Au début des années 2000, Tres fait un retour remarqué avec son travail performatif et plastique, initié vingt ans plus tôt, autour de la question du silence, de sa perception et de sa place, ou non place, dans la culture occidentale. Que ce soit à travers des séries photographiques qui le représentent morts dans différents endroits du globe (« il y a des silences pervers, synonymes de censure, d’impunité et d’occultations » disait-il), ses cocktails silencieux ou encore ses conciertos para apagar consistant à débrancher progressivement toutes les activités sonores d’un bâtiment, Tres déploie une activité intense et une réflexion très originale sur cette question. Il sera finalement reconnu comme un artiste sonore de premier plan, principal représentant en Espagne d’un courant qui, partant du zen, prolonge l’œuvre initiée par John Cage.

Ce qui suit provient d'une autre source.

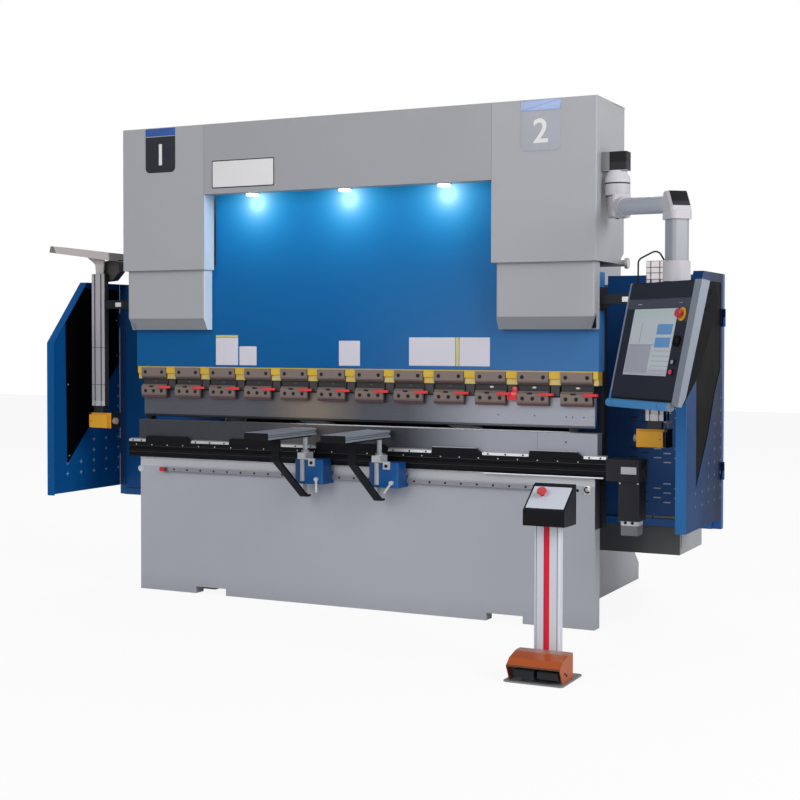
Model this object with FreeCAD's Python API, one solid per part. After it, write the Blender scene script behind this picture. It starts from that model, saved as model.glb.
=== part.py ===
import FreeCAD, Part
import math
import os

os.makedirs("parts", exist_ok=True)
V = FreeCAD.Vector
AX = V(1, 0, 0)
AY = V(0, 1, 0)
AZ = V(0, 0, 1)

# Frame: X along the bed, +Y to the back, Z up. Y = 0 is the bending line,
# Z = 0 the floor, X = 0 the middle of the machine. Sizes in millimetres.

# Height of the table and half the ram's length: the tools, head and ends follow from these
TABLE_BOTTOM = 689.0
RAM_HALF = 1248.0

# Bed, table and tools
BED_HALF = RAM_HALF - 16.0
BED_FRONT = -34.0
BED_BACK = 36.0
TABLE_TOP = TABLE_BOTTOM + 79.0
TABLE_FRONT = -60.0
TABLE_HALF = RAM_HALF + 41.0
DIE_HALF = RAM_HALF - 7.0
DIE_TOP = TABLE_TOP + 113.0
DIE_SIDE = 34.0
DIE_VEE = 9.0
DIE_CLAMP_W = 226.0
DIE_CLAMP_SHARES = (-0.614, -0.227, 0.253, 0.629)
END_CLAMP_W = 104.0
PUNCH_HALF = RAM_HALF - 26.0
PUNCH_TIP = DIE_TOP + 17.0
PUNCH_SIDE = 13.0

# Ram and tool clamps
CLAMP_COUNT = 12
CLAMP_PITCH = 2.0 * RAM_HALF / CLAMP_COUNT
CLAMP_W = 150.0
CLAMP_BOTTOM = PUNCH_TIP + 100.0
CLAMP_TOP = CLAMP_BOTTOM + 154.0
CLAMP_FRONT = -44.0
CLAMP_LIP = CLAMP_TOP - 58.0
CLAMP_JAW = CLAMP_BOTTOM + 67.0
RAM_FRONT = -41.0
RAM_BACK = 39.0
RAM_BOTTOM = CLAMP_TOP + 5.0

# Heights in the head are shares of the room from the ram's foot to the roof
HEIGHT = 2364.0
HEADROOM = HEIGHT - RAM_BOTTOM
RAM_COVER_LOW = RAM_BOTTOM + 0.1558 * HEADROOM
RAM_SHOULDER = RAM_BOTTOM + 0.367 * HEADROOM
TANK_LOW = RAM_BOTTOM + 0.3836 * HEADROOM
HEAD_BOTTOM = RAM_BOTTOM + 0.4043 * HEADROOM
RAM_COVER_TOP = RAM_BOTTOM + 0.425 * HEADROOM
CYLINDER_LOW = RAM_BOTTOM + 0.5576 * HEADROOM
TANK_TOP = RAM_BOTTOM + 0.6819 * HEADROOM
HEADER_BOTTOM = RAM_BOTTOM + 0.7133 * HEADROOM
RAM_TOP = RAM_BOTTOM + 0.773 * HEADROOM
CYLINDER_TOP = RAM_BOTTOM + 0.9056 * HEADROOM

# Head and its sheet covers
HEAD_HALF = RAM_HALF + 18.0
HEAD_INNER = HEAD_HALF - 495.0
HEAD_FRONT = -138.0
HEAD_SIDE_BACK = 74.0
HEAD_REAR = 270.0
SHEET = 3.0
BEND_R = 9.0
SEAM = 0.3
LAMP_XS = (-0.67 * HEAD_INNER, 0.0, 0.67 * HEAD_INNER)
LAMP_Y = -92.0
LAMP_R = 30.0
RAM_COVER_IN = HEAD_INNER + 15.0
RAM_COVER_OUT = HEAD_HALF - 16.0
RAM_COVER_FRONT = HEAD_FRONT + 23.0
CYLINDER_X = (HEAD_INNER + HEAD_HALF) / 2
CYLINDER_R = 105.0
ROD_R = 60.0

# Side frames
FRAME_OUT = CYLINDER_X - 18.5
FRAME_T = 50.0
FRAME_IN = FRAME_OUT - FRAME_T
FRAME_REAR_TOP = 1075.0
FRAME_REAR_LOW = 1300.0
FOOT_REAR = 1430.0
FRAME_UPPER_FRONT = 112.0
THROAT_DEPTH = 420.0
THROAT_TOP = RAM_BOTTOM + 183.0
THROAT_LOW = TABLE_BOTTOM + 11.0
THROAT_R = 80.0
ANCHOR_X = FRAME_IN - 45.0
ANCHOR_Y0 = 160.0
ANCHOR_Y1 = 1350.0
ANCHOR_R = 13.0
TRUNNION_Y = 211.0
TRUNNION_Z = HEAD_BOTTOM + 3.0
TANK_FRONT = 560.0
TANK_REAR = 1040.0
CABINET_W = 490.0
CABINET_FRONT = 450.0
CABINET_REAR = 860.0
CABINET_LOW = 290.0
CABINET_TOP = 1560.0

# Crowning drive on the table's right end
DRIVE_W = 156.0
DRIVE_LEG = 176.0

# Sheet supports
RAIL_Z = TABLE_BOTTOM - 59.0
RAIL_H = 25.0
RAIL_FRONT = -54.0
RAIL_X0 = 134.0 - BED_HALF
RAIL_X1 = BED_HALF - 291.0
RAIL_STOP = 48.0
SUPPORT_XS = (-204.0, 197.0)
SUPPORT_Y = -115.0
COLUMN_R = 11.0
ARM_TOP = TABLE_TOP + 100.0
ARM_H = 32.0
ARM_W = 124.0
ARM_BACK = -64.0
ARM_LEN = 455.0

# Sensor posts on the ram ends
POST_IN = RAM_HALF + 212.0
POST_W = 83.0
POST_OUT = POST_IN + POST_W
POST_MID = POST_IN + POST_W / 2
POST_FRONT = -39.0
POST_BACK = 1.0
POST_LOW = PUNCH_TIP + 47.0
POST_TOP = POST_LOW + 695.0
SENSOR_TOP = PUNCH_TIP + 2.0
SENSOR_LOW = SENSOR_TOP - 68.0
CABLE_R = 4.0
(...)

Pour autant, Tres continuera d’enregistrer des disques balançant entre musique conceptuelle-électronique (67´ of S.I.L.E.N.C.E., Dodecamut) et esprit post punk, opérant un retour à l’électricité avec son dernier projet The Fake Druids, mené en compagnie du batteur D. Blake, et avec lequel il enregistrera trois albums, le dernier publié à titre posthume. Tres s’est éteint à Barcelone le 5 octobre 2016.

Pour en savoir plus, on peut consulter le site de Tres :

www.elsilencio.com

DISCOGRAPHIE

Domestic Sampler Umyu, Compilation LP, UMYU, 1982.
Contient le morceau I doubt par Tres.
Reédité en 2017 par Discos Transgénero
Darkfields, La T, LP, Klamm Records, 1983.
Africa roja, Klamm, LP, Klamm Records, 1983.
Evrugo Mental State, Zush & Tres, LP, Grabaciones Accidentales, 1989.
Noise Club Uno, Compilation, Por Caridad producciones, 1994.
Contient le morceau Words par Tres.
67´ of S.I.L.E.N.C.E., Tres, CD, Satélite K / Silence Science, 1999.
Dodecamut, Tres, CD, G3G / Silence Science, 2003.
Everything in these recording is strictly based on the available facts, The Fake Druids, CD, Thunder Moon Records, 2012.
ShlagWerk, The Fake Druids, CD, Thunder Moon Records, 2013.
Artefact, The Fake Druids, CD, Satélite K, 2016.

PERSONNEL

Caballero T (bandes) – Sr. Nada (percussions) – Tres (voix, guitare, synthétiseur).